Let me say this loud and clear: your job is not to be cheap.

Your job as a business is to deliver a service that improves the life and business of the client. And that costs whatever it costs.

Value, in the context of a professional service business, is not about discounts and savings and two-for-one specials.

Value is about how the results of your work improves their circumstances and makes business and life better and easier for the client, how it helps them achieve their overall goals and objectives.

This is a frequent topic on my blog so I have a little bit of homework for you. I want you to read these blog posts to help you overcome the scarcity/poverty/employee mindset that new business owners are so commonly susceptible to:

In fact, I have a whole category on my blog on this topic that is extremely eye-opening and empowering for everyone: Value Is Not About the Money

And remember that you are not your ideal client. You can’t base your business decisions and fees on what you would pay or could afford to pay.

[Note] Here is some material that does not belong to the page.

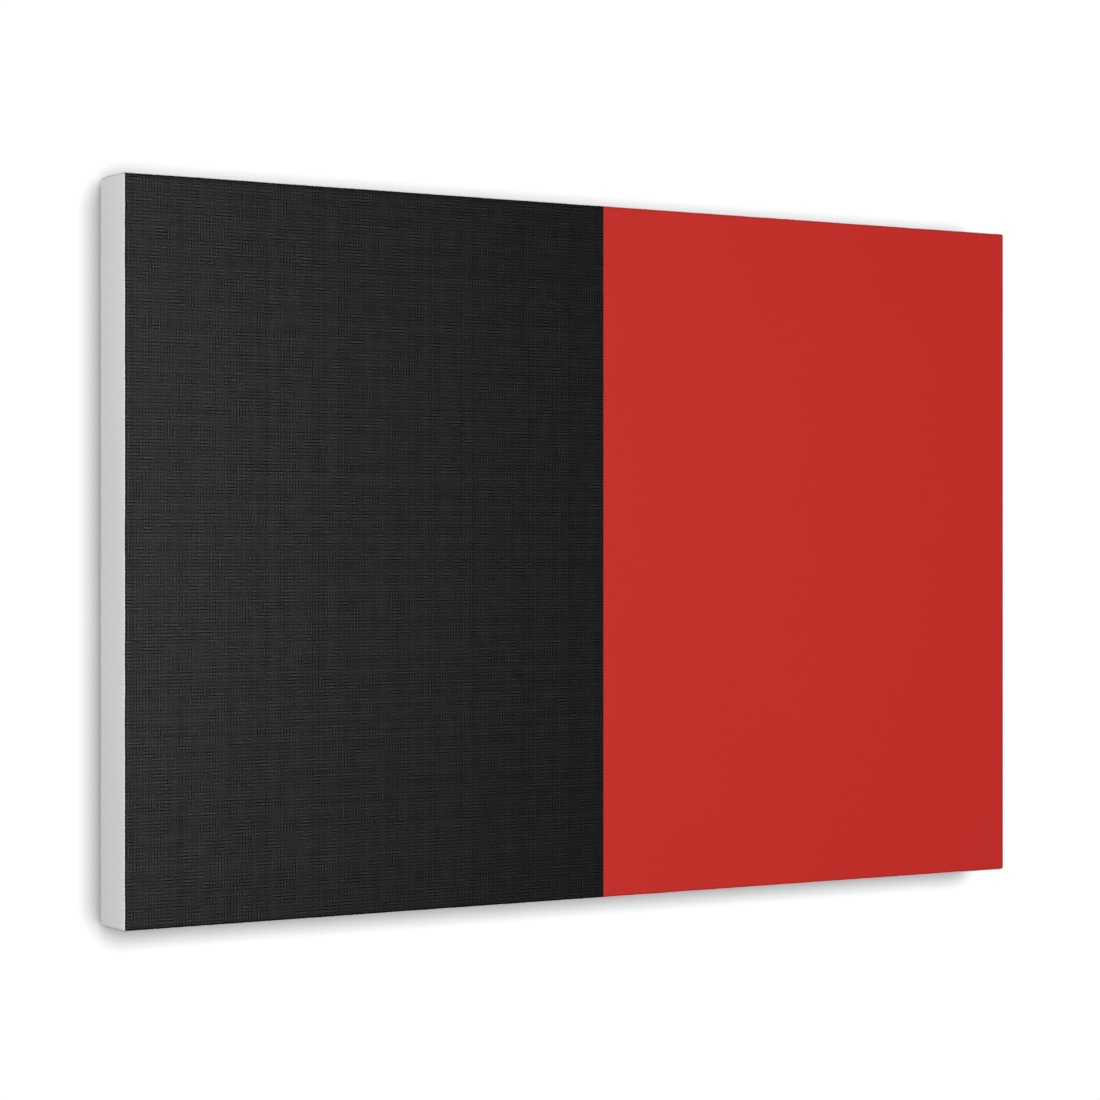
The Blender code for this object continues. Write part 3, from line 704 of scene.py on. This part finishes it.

Because that’s not how your ideal client thinks or operates, and you’ll never build a financially solvent, sustainable or successful business if you stay stuck in that mindset.

Your ideal client is one who is quality-minded and can well afford professional services. This client values administrative support because he understands this is the work that will help achieve his big picture goals and objectives. This client therefore wants a highly-skilled administrative expert and partner (not an order-taker) who will lead, guide and advise him in the administrative process with a view toward results.

As Seth Godin so elegantly put it recently: “You are not a task rabbit. You’re a professional doing unique work that matters.”